Gli astronauti dell'Apollo 11 che tornarono dalla Luna avrebbero potuto portare con sé microorganismi viventi che si sarebbero poi riprodotti sulla Terra, con conseguenze sconosciute e possibili effetti catastrofici (pensiamo, ad esempio, a un virus lunare letale per gli umani): per questo la NASA predispose un piano di quarantena per il rientro di strumenti, persone, campioni e veicoli spaziali sul nostro Pianeta.
Funzionò? A giudicare dal fatto che siamo ancora tutti qui sembrerebbe di sì, ma in realtà fu efficace solo perché non era necessario: secondo uno studio pubblicato sulla rivista Isis che ha revisionato dei documenti della NASA non diffusi, la quarantena fu assolutamente inadeguata e, se ci fosse davvero stato qualche microorganismo pericoloso proveniente dalla Luna, si sarebbe diffuso senza alcuna difficoltà.

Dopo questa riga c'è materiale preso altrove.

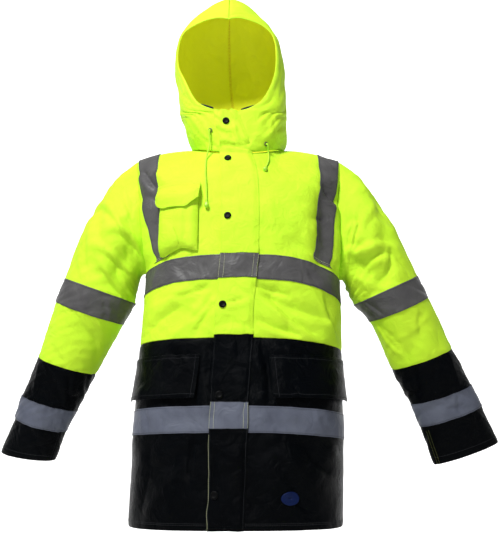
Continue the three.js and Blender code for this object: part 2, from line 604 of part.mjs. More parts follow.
// Faces turned round where they enclose a negative volume
function facingOut(positions, faces) {
  const corner = (k) => new THREE.Vector3().fromArray(positions, faces[k] * 3);
  let volume = 0;
  for (let k = 0; k < faces.length; k += 3) volume += corner(k).dot(corner(k + 1).cross(corner(k + 2)));
  if (volume < 0)
    for (let k = 0; k < faces.length; k += 3) [faces[k + 1], faces[k + 2]] = [faces[k + 2], faces[k + 1]];
  return faces;
}
function addMesh(name, geometry, material) {
  const mesh = new THREE.Mesh(geometry, new THREE.MeshStandardMaterial({ metalness: 0, ...COLOURS[material] }));
  mesh.name = name;
  jacket.add(mesh);
  return mesh;
}

const sleeves = { right: sleeveGrid(-1), left: sleeveGrid(1) };
const backUpper = joinSides(body.upper.backRight, body.upper.backLeft);
const onTape = { from: ON_PANEL, to: ON_PANEL + TAPE.thick };

function buildBody() {
  for (const side of ["right", "left"]) {
    wall(`front_${side}_upper`, body.upper[side], "lime");
    wall(`front_${side}_lower`, body.lower[side], "black");
    wall(`chest_tape_front_${side}`, body.upper[side], "silver", { rows: CHEST_TAPE_ROWS, ...onTape });
    wall(`hem_tape_front_${side}`, body.lower[side], "silver", { rows: HEM_TAPE_ROWS, ...onTape });
  }
  const turned = (j, i) => i >= BODY_EDGE;
  wall("back_upper", backUpper, "lime", { turned });
  wall("back_lower", body.lower.back, "black", { turned });
  wall("chest_tape_back", backUpper, "silver", { rows: CHEST_TAPE_ROWS, ...onTape, turned });
  wall("hem_tape_back", body.lower.back, "silver", { rows: HEM_TAPE_ROWS, ...onTape, turned });
}

// A brace tape goes from the chest tape up the front, over the shoulder and down the back
function buildBraces() {
  const first = CHEST_TAPE_ROWS[1];
  const cols = [BODY_COLUMNS.middle, BODY_COLUMNS.middle + BODY_COLUMNS.brace];
  for (const [side, back] of [["right", "backRight"], ["left", "backLeft"]]) {
    const take = (grid) => grid.slice(first).map((row) => row.slice(cols[0], cols[1] + 1));
    const front = take(body.upper[side]);
    const behind = take(body.upper[back]).reverse();
    front[0].forEach((spot) => spot.p.z += SEAM);
    behind.at(-1).forEach((spot) => spot.p.z += SEAM);
    wall(`brace_tape_${side}`, [...front, ...behind], "silver", onTape);
    front[0].forEach((spot) => spot.p.z -= SEAM);
    behind.at(-1).forEach((spot) => spot.p.z -= SEAM);
  }
}

function buildSleeves() {
  for (const side of ["right", "left"]) {
    const grid = sleeves[side];
    const ring = { closed: true };
    wall(`sleeve_${side}_upper`, grid, "lime", { rows: SLEEVE_SLICES.upper, ...ring });
    wall(`sleeve_${side}_lower`, grid, "black", { rows: SLEEVE_SLICES.lower, ...ring });
    wall(`sleeve_tape_${side}`, grid, "silver", { rows: SLEEVE_SLICES.tape, ...onTape, ...ring });
    wall(`cuff_tape_${side}`, grid, "silver", { rows: SLEEVE_SLICES.cuffTape, ...onTape, ...ring });
  }
}

function buildCollarAndHood() {
  wall("collar", collarGrid(), "lime");
  const grid = hoodGrid();
  wall("hood_right", grid, "lime", { cols: [0, HOOD_COLUMNS] });
  wall("hood_left", grid, "lime", { cols: [HOOD_COLUMNS + 1, 2 * HOOD_COLUMNS + 1] });
}

// A spot on the hood's throat, found by its X and height
function throatAt(x, z) {
  let [low, high] = [0, 0.28];
  for (let i = 0; i < 30; i++) {
    const t = (low + high) / 2;
    if (hoodPoint(1, t, 0.03).z < z) low = t;
    else high = t;
  }
  const level = rowAt(HOOD, "t", low);
  const side = x < level.centre ? -1 : 1;
  const angle = Math.abs(angleOf((x - level.centre) / level.half));
  const at = (u, v) => hoodPoint(side, v, u);
  const du = at(angle + 0.02, low).sub(at(Math.max(0, angle - 0.02), low)).multiplyScalar(side);
  const dv = at(angle, low + 0.01).sub(at(angle, Math.max(0, low - 0.01)));
  const p = hoodPoint(side, low, angle);
  return { p: new THREE.Vector3(p.x, p.y, z), n: du.cross(dv).normalize() };
}
// The storm flap lies on the fronts and goes on up the hood's throat
const THROAT_FOOT_Z = -22;
const frontSpot = (x, z) => (z < THROAT_FOOT_Z ? torsoAtX(1, x, z) : throatAt(x, z));
const FLAP_UPPER_Z = [
  ...range(3, COLOUR_SEAM_Z + SEAM / 2, CHEST_TAPE_TOP_Z - TAPE.width),
  ...range(5, CHEST_TAPE_TOP_Z, -50),
  -20, 0, 20, 40, 57,
];
const FLAP_LOWER_Z = [
  ...range(3, HEM_Z, HEM_TAPE_TOP_Z - TAPE.width),
  ...range(3, HEM_TAPE_TOP_Z, COLOUR_SEAM_Z - SEAM / 2),
];
const FLAP_TAPE_ROWS = [3, 4];
const flapGrid = (heights) =>
  heights.map((z) => {
    const flap = rowAt(STORM_FLAP, "z", z);
    return range(4, -1, 1).map((share) => frontSpot(flap.centre + share * flap.half, z));
  });
const flapWall = { from: OVER_TAPE, to: OVER_TAPE + FLAP_CLOTH };
const flapTape = { from: flapWall.to + SEAM, to: flapWall.to + SEAM + TAPE.thick };
function buildStormFlap() {
  const [upper, lower] = [flapGrid(FLAP_UPPER_Z), flapGrid(FLAP_LOWER_Z)];
  wall("storm_flap_upper", upper, "lime", flapWall);
  wall("storm_flap_lower", lower, "black", flapWall);
  wall("chest_tape_flap", upper, "silver", { rows: FLAP_TAPE_ROWS, ...flapTape });
  wall("hem_tape_flap", lower, "silver", { rows: FLAP_TAPE_ROWS, ...flapTape });
}

// How far the chest pocket's bellows stand off the panel, 1 over most of it and 0 at its edges
function pocketSwell(x, z) {
  const a = Math.abs((2 * x - CHEST_POCKET.left - CHEST_POCKET.right) / (CHEST_POCKET.right - CHEST_POCKET.left));
  const b = Math.abs((2 * z - CHEST_POCKET.top - CHEST_POCKET.foot) / (CHEST_POCKET.top - CHEST_POCKET.foot));
  return (1 - Math.min(1, a) ** 5) * (1 - Math.min(1, b) ** 6);
}
// Outward shape of a sheet sewn on the right front: the panel's points moved out, with fresh normals
function sheetOn(face, columns, rows, xAt, zAt, outAt) {
  const points = rows.map((v) =>
    columns.map((u) => {
      const { p, n } = torsoAtX(face, xAt(u, v), zAt(u, v));
      return p.addScaledVector(n, outAt(u, v, p));
    }));
  return withNormals(points, (p) => new THREE.Vector3(p.x, p.y, 0));
}
const POCKET_GRID = [-1, -0.94, -0.8, -0.4, 0.4, 0.8, 0.94, 1];
function buildChestPocket() {
  const { left, right, top, foot, bulge } = CHEST_POCKET;
  const start = OVER_TAPE + 0.3 + FLAP_CLOTH / 2;
  const xAt = (u) => mix(left, right, (u + 1) / 2);
  const zAt = (u, v) => mix(foot, top, (v + 1) / 2);
  const pouch = sheetOn(1, POCKET_GRID, POCKET_GRID, xAt, zAt, (u, v) =>
    start + bulge * pocketSwell(xAt(u), zAt(u, v)));
  const half = FLAP_CLOTH / 2;
  wall("chest_pocket", pouch, "lime", { from: -half, to: half });

  const flap = CHEST_POCKET_FLAP;
  const across = [-1, -0.75, -0.5, 0, 0.5, 0.75, 1];
  const flapX = (u) => mix(flap.left, flap.right, (u + 1) / 2);
  const footAt = (u) => flap.foot + flap.chamfer * Math.max(0, (Math.abs(u) - 0.5) / 0.5);
  const flapZ = (u, v) => mix(flap.top, footAt(u), v);
  const cover = sheetOn(1, across, range(5), flapX, flapZ, (u, v, p) => {
    const under = Math.max(0, Math.min(1, v * 1.6));
    return start + (bulge + FLAP_CLOTH + SEAM) * under * (1 - 0.25 * Math.abs(u) ** 3);
  });
  wall("chest_pocket_flap", cover, "lime", { from: -half, to: half });
}

// Hip pocket flaps wrap from the front to the side seam and lift away at their foot
function buildHipFlaps() {
  const { innerX, top, foot, lift, sideAngle } = HIP_FLAP;
  for (const [name, side] of [["right", -1], ["left", 1]]) {
    const startX = name === "right" ? -innerX : innerX - 14;
    const points = range(4).map((v) => {
      const z = mix(top, foot, v);
      const plan = rowAt(TORSO, "z", z);
      const inner = angleOf((startX + side * 8 * v - plan.shift) / plan.half);
      return range(8).map((u) => {
        const { p, n } = torsoSpot(mix(inner, side * sideAngle * DEGREE, u), z);
        return p.addScaledVector(n, ON_PANEL + FLAP_CLOTH / 2 + 0.9 + lift * v ** 1.3);
      });
    });
    const grid = withNormals(points, (p) => new THREE.Vector3(p.x, p.y, 0));
    wall(`hip_pocket_flap_${name}`, grid, "black", { from: -FLAP_CLOTH / 2, to: FLAP_CLOTH / 2 });
  }
}

// Turns a piece made along +Z to stand on a spot, its foot at the stated height over it
function placeOn(mesh, spot, height) {
  mesh.position.copy(spot.p).addScaledVector(spot.n, height);
  mesh.quaternion.setFromUnitVectors(new THREE.Vector3(0, 0, 1), spot.n);
}
const lathe = (profile, segments) => {
  const geometry = new THREE.LatheGeometry(profile.map(([r, z]) => new THREE.Vector2(r, z)), segments);
  return geometry.rotateX(Math.PI / 2);
};
function buildSnaps() {
  const { radius: r, height: h } = SNAP;
  const profile = [[0, 0], [r * 0.9, 0], [r, h * 0.3], [r * 0.93, h * 0.7], [r * 0.62, h], [0, h * 0.88]];
  SNAP_PLACES.forEach(({ x, z }, i) => {
    const mesh = addMesh(`snap_${i + 1}`, lathe(profile, 12), "snap");
    placeOn(mesh, frontSpot(x, z), flapWall.to + SEAM + 0.25);
  });
}
function buildPatch() {
  const oval = new THREE.Shape().absellipse(0, 0, PATCH.halfWidth, PATCH.halfHeight, 0, 2 * Math.PI);
  const geometry = new THREE.ExtrudeGeometry(oval, { depth: PATCH.thick, bevelEnabled: false, curveSegments: 10 });
  const mesh = addMesh("oval_patch", geometry, "navy");
  placeOn(mesh, torsoAtX(1, PATCH.x, PATCH.z), ON_PANEL + 0.9);
}

// A drawcord hangs from its eyelet just in front of the cloth and ends in a moulded cord end
function buildCord(name) {
  const clear = ON_PANEL + CORD.radius;
  const route = CORD_ROUTES[name];
  const eyeletSpot = frontSpot(route[0].x, route[0].z);
  const ring = [[EYELET.hole, 0], [EYELET.outer, 0], [EYELET.outer * 0.9, EYELET.thick], [EYELET.hole, EYELET.thick]];
  const eyelet = addMesh(`eyelet_${name}`, lathe([...ring, ring[0]], 12), "cordEnd");
  placeOn(eyelet, eyeletSpot, EYELET.standOff);
  const mouth = EYELET.standOff + EYELET.thick + SEAM;
  const lift = (spot, off) => spot.p.clone().addScaledVector(spot.n, off);
  const points = [
    lift(eyeletSpot, mouth),
    lift(eyeletSpot, mouth + 4).add(new THREE.Vector3(0, 0, -1)),
    ...route.slice(1).map(({ x, z }) => lift(frontSpot(x, z), clear + CORD.standOff[name])),
  ];
  const curve = new THREE.CatmullRomCurve3(points);
  const section = new THREE.Shape().absarc(0, 0, CORD.radius, 0, 2 * Math.PI);
  const steps = Math.round(curve.getLength() / (CORD.radius * 5));
  const tube = new THREE.ExtrudeGeometry(section, { steps, extrudePath: curve, curveSegments: 4 });
  addMesh(`drawcord_${name}`, tube, "cord");
  const r = CORD_END.radius;
  const l = CORD_END.length;
  const profile = [[0, 0], [r * 0.45, 0], [r * 0.85, l * 0.3], [r, l * 0.75], [r * 0.7, l], [0, l]];
  const end = addMesh(`cord_end_${name}`, lathe(profile, 12), "cordEnd");
  placeOn(end, { p: points.at(-1), n: curve.getTangent(1) }, SEAM);
}

// Dark strips of hook tape behind the throat's top edge, one on each side of the storm flap
const HOOK_TAPES = {
  right: { x1: -87, x2: -58, z1: 77, z2: 65, show: 1.5, behind: 3.1 },
  left: { x1: 3, x2: 37, z1: 54, z2: 67, show: 4, behind: 1.9 },
};
function buildHookTapes() {
  for (const [name, { x1, x2, z1, z2, show, behind }] of Object.entries(HOOK_TAPES)) {
    const spotAt = (u, rise) => throatAt(mix(x1, x2, u), mix(z1, z2, u) + rise);
    const grid = range(2, -6, show).map((rise) => range(6).map((u) => spotAt(u, rise)));
    wall(`hook_tape_${name}`, grid, "hook", { from: -SKIN - behind - 1, to: -SKIN - behind });
  }
}

buildBody();
buildBraces();
buildSleeves();
buildCollarAndHood();
buildStormFlap();
buildChestPocket();
buildHipFlaps();
buildSnaps();
buildPatch();
buildCord("right");
buildCord("left");
buildHookTapes();

export default jacket;
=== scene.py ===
"""A hooded hi-vis work jacket, hollow and filled out as it is worn.

Every cloth piece is a wall on one of four surfaces: torso, sleeve, hood and collar. They repeat the
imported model's surfaces, with finer folds, soft seams and stitches, and what is sewn on a panel is made
from that panel's own points, moved out. Shapes are worked out in millimetres and become metres where a
mesh is made. +Z is up, the front faces -Y and +X is the wearer's left.
"""

import logging
import math
from collections.abc import Callable, Sequence
from dataclasses import dataclass, field
from enum import Enum

import bpy
import numpy as np
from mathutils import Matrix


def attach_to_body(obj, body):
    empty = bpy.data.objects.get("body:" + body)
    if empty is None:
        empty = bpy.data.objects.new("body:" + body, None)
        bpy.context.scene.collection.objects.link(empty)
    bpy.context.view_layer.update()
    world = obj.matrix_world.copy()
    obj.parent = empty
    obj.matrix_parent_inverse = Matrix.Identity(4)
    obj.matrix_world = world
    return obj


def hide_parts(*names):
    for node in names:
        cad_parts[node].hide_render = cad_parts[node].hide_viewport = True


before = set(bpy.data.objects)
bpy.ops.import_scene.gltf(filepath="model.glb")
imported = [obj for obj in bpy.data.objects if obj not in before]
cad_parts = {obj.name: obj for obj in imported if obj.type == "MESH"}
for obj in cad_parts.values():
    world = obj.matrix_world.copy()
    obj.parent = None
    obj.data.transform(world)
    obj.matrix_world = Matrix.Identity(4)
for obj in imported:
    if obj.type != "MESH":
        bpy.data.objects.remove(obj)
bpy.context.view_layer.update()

log = logging.getLogger("jacket")
Array = np.ndarray
MM = 0.001
BODY = "root"
RIGHT, LEFT = -1, 1
FRONT, BACK = 1, -1

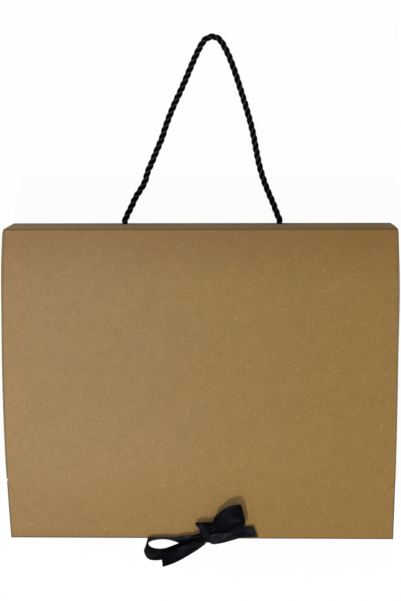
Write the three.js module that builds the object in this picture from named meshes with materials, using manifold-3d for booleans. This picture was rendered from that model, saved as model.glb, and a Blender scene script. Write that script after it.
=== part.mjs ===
// A flat gift box of brown corrugated board: a tray with rolled walls, a hinged lid with side rims
// and a tuck flap, a twisted rope handle through the hinge wall, and a satin ribbon bow at the
// lid's free edge.
// The box lies on its back. Millimetres, +Z up, +X along the hinge, +Y towards the hinge wall.
// The origin is the centre of the tray's underside.

import * as THREE from "three";
import { mergeVertices } from "three/addons/utils/BufferGeometryUtils.js";
import { RoundedBoxGeometry } from "three/addons/geometries/RoundedBoxGeometry.js";
import Module from "manifold-3d";

const wasm = await Module();
wasm.setup();

// Sizes of the box as a whole
const boxWidth = 350;
const boxLength = 285;
const boxDepth = 50;
const board = 1.5;
const gap = 0.3;
const foldRadius = 1.2;
const overrun = 2;

// Sizes of the lid
const bellyLeft = 4.2;
const bellyRight = 1.8;
const rimLength = 230;
const rimDepth = 45;
const rimEndSlant = 22;
const rimHingeTaper = 0.8;
const reliefRadius = 1.2;
const flapDepth = 28;
const flapSideInset = 7;
const flapCornerRadius = 16;
const flapNotchRadius = 11;

// Sizes of the tray
const cornerFlapLength = 72;
const cornerFlapTaper = 9;
const lockTabWidth = 30;
const lockTabShoulder = 2.5;
const sideTabSpacing = 150;
const frontTabSpacing = 190;

// Sizes of the rope handle
const ropeDiameter = 5;
const ropeHoleSpacing = 142.4;
const ropeOffset = 0.7;
const ropeHoleHeight = 7;
const knotLength = 12;
const knotTail = 7;

// Sizes of the ribbon
const ribbonWidth = 18;
const ribbonThickness = 0.6;
const bowThickness = 0.8;
const bowOffset = 3;
const bowKnotWidth = 12.4;
const bowKnotHeight = 8;
const bowKnotRounding = 3;
const lidRibbonHold = 40;
const trayRibbonHold = 28;
const slitDrop = 7.7;

// Facets
const bellyFacets = 12;
const foldFacets = 3;
const holeFacets = 20;
const ropeFacets = 8;
const ropeSteps = 36;
const knotFacets = 16;
const cornerFacets = 4;
const ribbonFacets = 5;

// Places that follow from the sizes
const halfWidth = boxWidth / 2;
const halfLength = boxLength / 2;
const lidUnderside = boxDepth - board;
const hemUnderside = lidUnderside - board;
const trayHalfWidth = halfWidth - board - gap;
const hingeWallInside = halfLength - board;
const frontWallInside = -halfLength + board;
const sideTop = lidUnderside - gap;
const frontTop = hemUnderside - gap;
const slitHeight = frontTop - slitDrop;
const cornerFlapOutside = trayHalfWidth - board - gap;
const sideInside = cornerFlapOutside - 2 * board - gap;
const frontLayerFace = frontWallInside + ribbonThickness + gap;
const frontInside = frontLayerFace + board;
const ropeRadius = ropeDiameter / 2;
const flapTop = hemUnderside - gap;
const flapDrop = lidUnderside - flapTop + flapDepth;
// The flap's lower edge swings past the front wall's inner layer as the lid opens.
const flapFace = halfLength - Math.sqrt((halfLength - frontInside - gap) ** 2 - flapDrop ** 2);
const hemWidth = flapFace + board + halfLength;
const rimFront = halfLength - rimLength;

const kraft = new THREE.MeshStandardMaterial({ color: 0x9d7d52, roughness: 0.9, metalness: 0 });
const kraftInside = new THREE.MeshStandardMaterial({ color: 0xa98a60, roughness: 0.95, metalness: 0 });
const ropeBlack = new THREE.MeshStandardMaterial({ color: 0x161618, roughness: 0.8, metalness: 0 });
const satinBlack = new THREE.MeshStandardMaterial({ color: 0x15161b, roughness: 0.4, metalness: 0 });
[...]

La NASA sapeva, ma tacque. Secondo quanto riporta l'articolo scientifico, la NASA era ben consapevole che la quarantena lunare non sarebbe servita a molto, ma non lo disse. Pubblicamente dichiarò che sarebbe riuscita a proteggere il Pianeta, e spese decine di milioni di dollari per costruire una sofisticata quanto inutile struttura, chiamata Lunar Receiving Laboratory, dove tutti gli oggetti e le persone provenienti dal nostro satellite sarebbero dovuti rimanere dopo la missione. «Nonostante tutta questa bellissima complessità, sono stati commessi alcuni errori fondamentali», sottolinea al New York Times Dagomar Degroot, autore dello studio.
Gli errori. Ispezioni e test successivi all'atterraggio dell'Apollo 11 rivelano che alcune cabine e autoclavi di sterilizzazione si ruppero o ebbero fuoriuscite; nelle settimane successive al ritorno dell'equipaggio, 24 lavoratori vennero esposti al materiale lunare e poi messi in quarantena. «Gli errori di contenimento furono nascosti al pubblico», scrive Degroot. Anche le procedure di emergenza del laboratorio (ad esempio come comportarsi in caso di incendio o problemi medici) prevedevano l'interruzione dell'isolamento.
Lo stesso ammarraggio mise a rischio il Pianeta: raggiunto l'oceano, i tre astronauti aprirono il boccaporto del modulo di comando per uscire: «Se fossero stati presenti microrganismi lunari capaci di riprodursi in acqua, saremmo stati fregati», commenta John Rummel, che lavorò come responsabile della protezione del Pianeta alla NASA.
Più attenzione per il futuro. Secondo Degroot questa tendenza a sottovalutare rischi importanti, seppur poco probabili, dando priorità a minacce più probabili ma con conseguenze meno catastrofiche, si è vista anche in altri campi come il cambiamento climatico, le armi nucleari e l'intelligenza artificiale.
Ora è importante capire cosa non ha funzionato nel 1969, specie in vista delle prossime missioni su Marte, luogo dove è più probabile che esista una qualche forma di vita.